B. Goldbach1, M. Barrett2
Secondary School (Transition Year) students at Cashel Community School undertook an ambitious year-long inquiry titled Tipperary Women in History. This project was designed collaboratively by their history teacher, branch librarian Maura Barrett, and creative media lecturer Bernard Goldbach from the Technological University of the Shannon.
Grounded in constructivist curricula, the project positioned the public library as a “third place” where teens could interrogate primary sources beyond the classroom. Weekly workshops in the Cashel Library introduced critical historiography, gender-balanced perspectives, and ethical research protocols, while parallel sessions in the digital makerspace scaffolded podcast scripting and metadata management. The design purposefully embedded local heritage collections—newspapers, parish records, artefact catalogues—into an experiential learning cycle, fostering civic identity and transferable information literacies through iterative peer critique and librarian feedback.
Learning outcomes were mapped against the Irish National Council for Curriculum and Assessment key-skills matrix, emphasising managing information, being creative, and working with others. Students articulated three measurable objectives: synthesise biographical narratives of 24 Tipperary women, compare historiographical representations across print and digital archives, and publish multimodal artefacts meeting FAIR-data standards.
Formative tasks—citation drills, reflective field notes, and storyboard pitches—fed a shared rubric co-constructed with learners; this rubric weighted critical analysis (40 %), media-production quality (30 %), collaborative contribution (20 %), and public-facing dissemination strategy (10 %). Assessment descriptors referenced SOLO taxonomy to support progressively deeper modes of knowledge construction.
Pedagogical sequencing followed an engage-explore-explain-extend model. During the “explore” phase, students rotated through archival vignettes in the Tipperary Hidden History Museum, sketch-noting artefacts linked to figures such as Lady Margaret Butler and Dr Mary J. Donovan. Back in the library’s podcast suite, visiting mentor Bernard Goldbach facilitated micro-workshops on mobile journalism: learners captured ambient sound with Osmo Pocket recorders, edited segments in Spreaker Studio, and generated captioned audiograms via Headliner. Reflective prompts situated each digital choice within scholarly-integrity frameworks, interrogating AI-generated transcriptions for bias and error. Peer-mentoring circles used the library's spacious workspace for synchronous feedback, reinforcing the community-of-practice orientation underpinning the curriculum.
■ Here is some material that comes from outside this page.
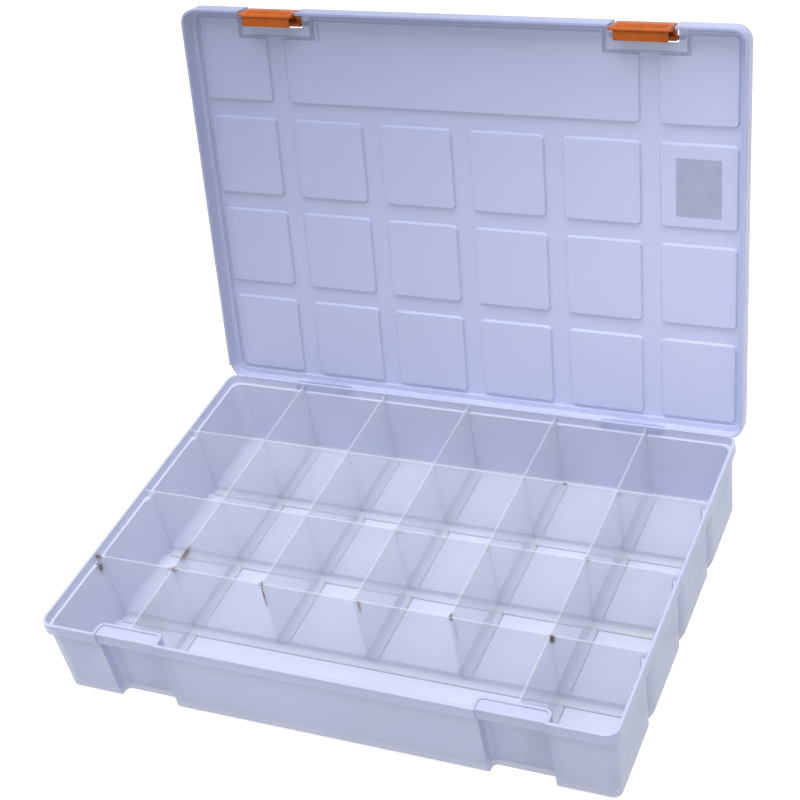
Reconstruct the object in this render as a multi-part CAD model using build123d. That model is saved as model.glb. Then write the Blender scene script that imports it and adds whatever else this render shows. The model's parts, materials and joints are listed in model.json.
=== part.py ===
from build123d import *
import os
from math import atan, cos, degrees, radians, sqrt

# Compartment storage box with a hinged lid and two snap latches.
# Frame: X to the right, Y to the rear, Z up. The origin is the centre of the face it stands on.
# Sizes are in millimetres.

# Tray
tray_width = 376.0
tray_depth = 263.0
tray_height = 58.5
wall = 2.0
floor_thickness = 2.2
wall_lean = 1.6            # how far each wall leans in between the rim and the floor
foot_radius = 3.0          # rounding between walls and floor, outside
floor_fillet = 3.5         # rounding between walls and floor, inside
rim_overhang = 2.2         # rim face out past the wall under it
rim_band = 8.0             # height of the rim band
rim_skin = 2.0             # thickness of the rim band
rim_corner_radius = 8.0
rim_edge_radius = 0.6

# Compartments
columns = 6
end_cell_width = 61.0      # from the rim's face to the outermost column dividers
rows = 4
end_cell_depth = 66.0      # from the rim's face to the outermost row dividers
divider_top = 1.4
divider_foot = 2.2
divider_fillet = 4.0
divider_drop = 0.5         # divider edges below the rim
groove_width = 20.0        # outside groove in the wall where a divider meets it
groove_radius = 20.0

# Latch bays in the tray's front wall: a channel under a shelf with a catch band
bay_inboard = 1.5          # bay's middle inboard of the outermost column divider
channel_width = 42.0
channel_depth = 7.4        # behind the front wall's face
channel_radius = 3.0
shelf_drop = 1.0           # shelf below the rim's top
shelf_thickness = 2.0
catch_step = 1.2           # catch band's face behind the rim's face
catch_drop = 0.5           # catch band's lower edge below the rim band's

# Lid
lid_height = 5.0           # lid's outer face above the rim
lid_plate = 2.0
lid_gap = 0.3              # between the lid and the rim, all round
skirt = 1.5
skirt_drop = 9.5           # skirt's free edge below the rim's top, in front and at the sides
lid_edge_radius = 2.0
border = 3.0               # flat between the rim's face and the dish, all round
dish_radius = 5.0
panel_rise = 2.0
panel_margin = 2.0         # groove between the border and the panels
panel_gap_x = 12.0
panel_gap_y = 11.2
panel_radius = 3.5
panel_slope = 22.0         # degrees that panel edges lean
open_angle = 102.0

# Latches
latch_width = 37.0
latch_notch = 41.0
latch_notch_depth = 11.0   # notch's rear wall behind the rim's front face
latch_notch_radius = 1.5
latch_skin = 1.8
latch_edge_radius = 1.6
latch_gap = 0.4            # between the latch's plate and the catch band
latch_pivot_back = 7.5     # pivot behind the rim's front face
latch_barrel_radius = 2.2
latch_pin_radius = 1.4
latch_pin_clearance = 0.06
latch_pin_seat = 3.0       # how deep each pin sits in the lid
notch_wall = 5.0           # lid between a latch notch and the dish
hook_gap = 0.8             # below the catch band
hook_reach = 7.2           # hook tip behind the rim's front face
hook_fall = 1.5            # slope on the hook, so that it swings clear of the band
hook_tip = 1.3             # thickness of the hook at its tip
hook_width = 34.0
ear_width = 40.0           # plate's lower edge, with an ear at each end
ear_height = 1.8
ear_set_in = 0.5           # ears behind the plate's face and above its lower edge
grip_ribs = 3
grip_rib_radius = 0.6
grip_rib_pitch = 2.6

# Hinges
hinge_from_side = 73.0     # hinge's middle from the side of the rim
hinge_barrel_length = 30.0
hinge_barrel_radius = 2.8
hinge_pin_radius = 1.6
hinge_pin_clearance = 0.08
hinge_lug = 6.0            # thickness of a bracket lug
hinge_side_gap = 0.4
hinge_drop = 7.0           # hinge axis below the rim's top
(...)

Session artefacts were uploaded to a shared Google Drive, enabling asynchronous curator commentary and iterative refinement.
Summative assessment converged during a public showcase. Post-produced multimedia objects will be incorporated into exhibition panels by the Tipperary Hidden History Museum.
All the artefacts of this production are licensed under Creative Commons, allowing syndicated hosting on regional radio, school social channels, and the county’s digital-heritage portal. Evaluation surveys recorded heightened historical-empathy scores and significant growth in digital-storytelling self-efficacy among participants.
This curriculum design demonstrates how rural libraries and museums catalyse transformative historical scholarship among mid-adolescents.
Keywords: History, podcasting, AI, education.